Erotophonophilia is the topic of the casual reading of the servants in India. Or at least that is what Adiga/Balram asserts. A very popular magazine that all chauffeurs read while waiting for their masters to return from a night of revelry is "Murder Weekly." Murder Weekly contains stories like, "A Good Body Never Goes to Waste." Balram assures that the magazine doesn't fuel any violence b/c "...the murderer in the magazine is so mentally disturbed and sexually deranged that not one reader would want to be like him...." pg. 105. Adiga adds a lighthearted funny follow up, "It's when your driver starts to read about Gandhi and Buddha that it's time to wet your pants...." pg 105 In the context of casual humor this subject makes me sick, regardless of any literary purpose. Though I don't believe that Adiga's writings will promote or condone the practice (vast numbers of "The White Tiger" readers seeking out such materials), I just think it is inappropriate. My opinion unjustified? You can probably make a very accurate rebuttal to my opinion. But I still feel a line has been crossed. The context (subtle/casual humor) of which this criminal behavior is tossed about is unsettling at best.

Perhaps I feel this way b/c I work in the field of criminal law. I read and hear accounts of unbelievably horrific crimes on a daily basis: child sexual abuse, rape, torture, murder. These things really happen to people. And I cannot read something like this without being flooded with unwanted thoughts of the real life victims; the real life individuals who perpetrate the crime; and those real life individuals who read these materials. The truth makes the depiction of it in a lighthearted manner deplorable.

Lost in Delhi

Book: The White Tiger
Bus: #44; 6:12 a.m.
Pages read: 95 - 107

Being a chauffeur in Delhi is a challenging task.
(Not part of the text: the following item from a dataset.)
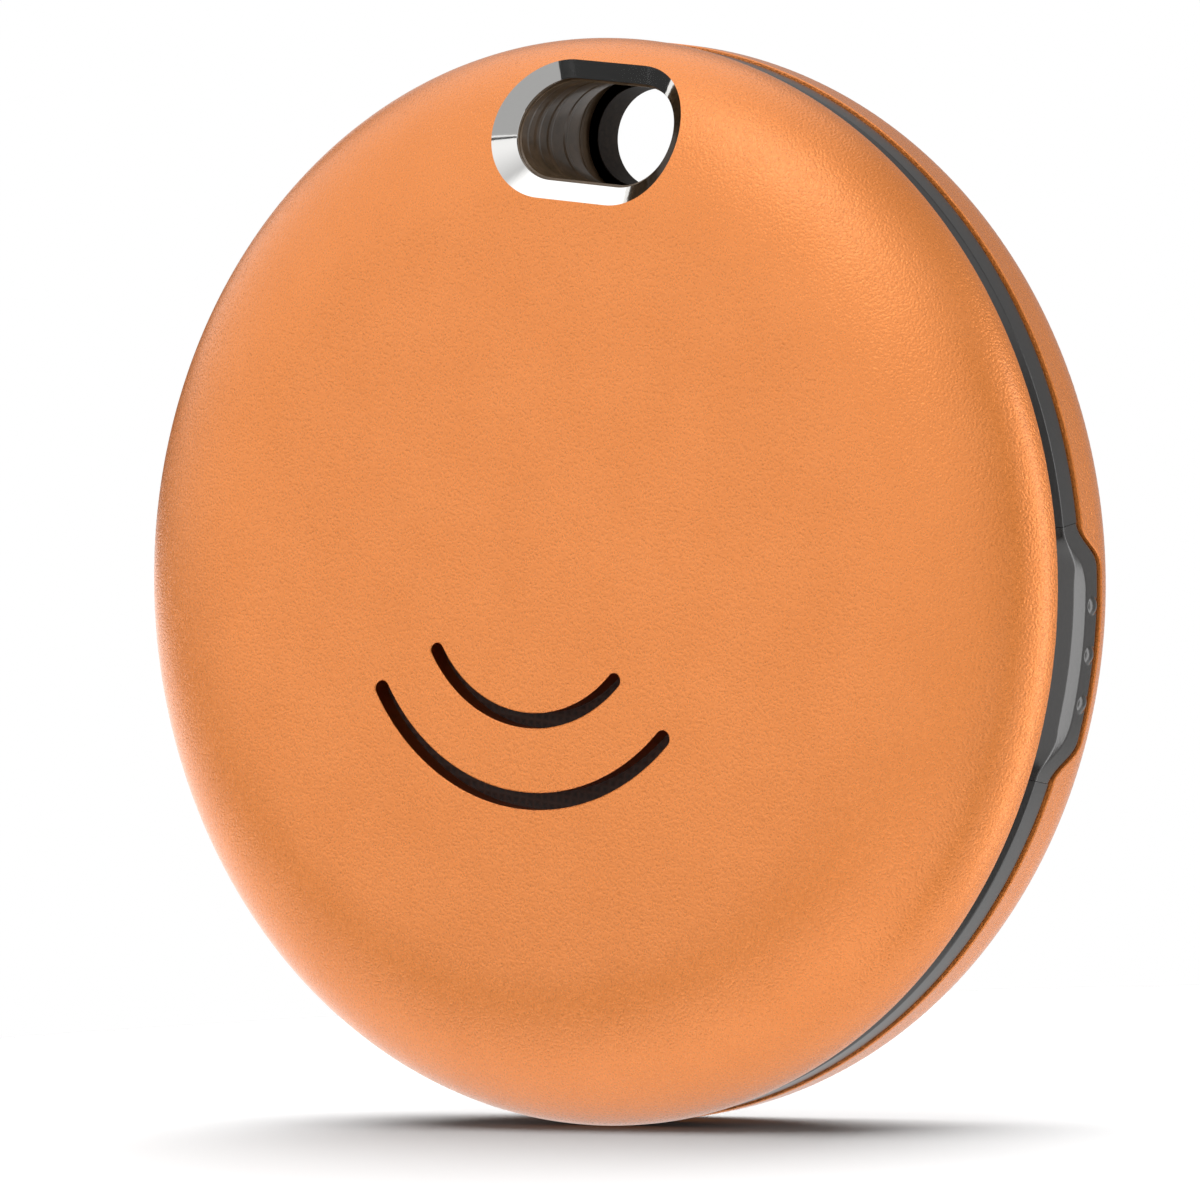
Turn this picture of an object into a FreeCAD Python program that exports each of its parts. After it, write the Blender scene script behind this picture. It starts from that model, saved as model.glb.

If you were to enter a starting point and the destination into Google Maps you would get the directions, "Are you fucking kidding me?" This is because a blind illiterate was in charge of Delhi's civic planning. For example, in a housing colony (development) house number "A 231" is next to "F 378". When looking for "E 231" Balram tracked down (tracking as in knowing the inhabitant's scent and using a hound dog's sense of smell to locate that individual and hopefully he/she will be at the address you are looking for) "E 200" and the "E" block vanished completely and the next house was "S" something. This impossible task of navigating Delhi is compounded by the fact that "[If y]ou ask someone, "Where's Nikolai Copernicus Marg ?" And he could be a man who lived on Nikolai Copernicus Marg his whole life, and he'll open his mouth and say, "Hahn?" Or he'll say, "Straight ahead, then turn left," even though he has no idea." pg 99. Big smile for that one.
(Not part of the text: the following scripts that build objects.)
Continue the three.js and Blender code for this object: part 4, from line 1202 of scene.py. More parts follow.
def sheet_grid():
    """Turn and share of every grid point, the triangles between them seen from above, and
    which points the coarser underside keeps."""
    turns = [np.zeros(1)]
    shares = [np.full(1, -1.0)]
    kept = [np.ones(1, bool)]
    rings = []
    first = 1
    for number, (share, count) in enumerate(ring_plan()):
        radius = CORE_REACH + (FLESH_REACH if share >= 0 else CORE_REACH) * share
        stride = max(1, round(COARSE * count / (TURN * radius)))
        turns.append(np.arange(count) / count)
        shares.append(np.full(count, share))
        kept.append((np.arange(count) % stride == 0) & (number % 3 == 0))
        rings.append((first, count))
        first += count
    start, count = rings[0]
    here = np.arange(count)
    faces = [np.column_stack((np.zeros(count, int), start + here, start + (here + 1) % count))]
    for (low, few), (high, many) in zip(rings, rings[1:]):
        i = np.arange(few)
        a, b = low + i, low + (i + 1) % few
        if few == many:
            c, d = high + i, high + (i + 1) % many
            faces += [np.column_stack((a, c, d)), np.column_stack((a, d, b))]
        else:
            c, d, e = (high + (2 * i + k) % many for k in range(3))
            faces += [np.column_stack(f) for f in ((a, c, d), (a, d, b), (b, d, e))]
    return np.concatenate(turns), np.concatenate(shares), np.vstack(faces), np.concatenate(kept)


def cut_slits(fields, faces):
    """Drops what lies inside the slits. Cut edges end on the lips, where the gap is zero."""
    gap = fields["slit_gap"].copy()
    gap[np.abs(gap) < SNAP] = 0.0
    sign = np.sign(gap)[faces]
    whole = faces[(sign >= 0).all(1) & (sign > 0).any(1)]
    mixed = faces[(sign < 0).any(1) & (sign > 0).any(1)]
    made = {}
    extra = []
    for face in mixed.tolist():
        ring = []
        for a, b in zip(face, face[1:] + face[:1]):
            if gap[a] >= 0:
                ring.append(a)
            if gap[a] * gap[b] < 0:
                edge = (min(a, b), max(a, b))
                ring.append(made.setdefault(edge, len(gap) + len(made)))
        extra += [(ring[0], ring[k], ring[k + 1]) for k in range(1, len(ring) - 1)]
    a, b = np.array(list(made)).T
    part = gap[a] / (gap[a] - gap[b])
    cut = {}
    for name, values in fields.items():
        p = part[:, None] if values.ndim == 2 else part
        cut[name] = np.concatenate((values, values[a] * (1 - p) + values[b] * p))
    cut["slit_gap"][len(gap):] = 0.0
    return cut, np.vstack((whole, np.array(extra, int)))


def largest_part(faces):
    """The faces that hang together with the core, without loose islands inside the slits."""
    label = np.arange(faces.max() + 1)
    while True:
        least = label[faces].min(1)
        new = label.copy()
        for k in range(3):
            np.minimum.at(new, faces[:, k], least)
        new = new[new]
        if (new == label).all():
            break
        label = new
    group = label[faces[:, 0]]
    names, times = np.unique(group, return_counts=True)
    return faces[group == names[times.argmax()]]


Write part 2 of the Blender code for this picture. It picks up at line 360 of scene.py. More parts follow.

Problematic for a driver? Yes, especially when you consider the consequences for taking too long to find a location is being called an imbecile and receiving a smack in the head. If I were a driver in Delhi I would invest in a bike helmet.

Thursday, October 8, 2009

Eau de public bus

Book: The White Tiger
Bus: #56; 4:15 p.m.
Pages read: 0

"'A perfume hides a story,' said Laurence Fauvel, a perfumer and one of the teachers at [the Grasse Institute of Perfumery], which opened in February 2002."* If so, then a public bus has one hell of a disgusting story to tell. Just as pavlov's dogs drool at the sound of a bell, I instinctively cringe as I enter a bus knowing that there is the possibility that there will be a smell so bad that I will want to shower when I get home. Today, that smell was Goodwill. If you have ever been in a Goodwill you know the exact odor I am talking about. Every Goodwill in the country has the same floral room freshner/dirty clothes scent. Ick. But my nose must have been especially tuned in today, b/c that wasn't the only scent that penetrated my nostrils. I sat behind a small waif of a guy who had dandruff and smelled of body odor. Usually I stick it out, but it was so nauseating (even though it was more subtle than most) I discretely moved to another seat. I then found myself behind a woman smelling of cherry chapstick. If I could bottle these smells into a perfume, I don't know what story it would tell, but I know what its moral would be: at the end of the day too many humans in a confined space is not a good thing.

*from an internet article on BlogPost; "Smelling like roses...or not" by Mildrade Cherfils.

Monday, October 5, 2009

Returning a hero, leaving for good

Book: The White Tiger

Bus: #44; 6:12 a.m.
Pages read: 69-80

Balram drives Ashok and Pinky Tuscadero to his old village. He is treated "better" than the water buffalo. He is treated like the Fonz. Grandma is too intimidated of the khaki uniform to touch it, the neighbors wait for him outside their homes waiting to see the uniform. Unfortunately, the uniform does not protect against Grandma's personality. Grandma is her typical loving self, wailing into the neighbor's house that Balram is living like a king (as if she needed to tell them that -- he's wearing a khaki uniform for Christ's sake) and keeping all his hard earned money to himself. Grandma decides Balram is going to get married. "We'll fix up the wedding for later this year, okay? We've already found someone for you -- a nice plump duck. The moment she has her mestrual cycle, she can come here." pg. 73. When Balram declines this tempting offer, grandma lets him know that he will "do what we want." Wow, bad idea. Balram throws a dish, charges out of the house (?) and storms up to the fort. As he climbs, he can see himself as a little brown man in a khaki uniform shaking with anger. He leaves the village without saying goodbye to his family and proclaiming, "I am never going back there." pg 76. Good for him.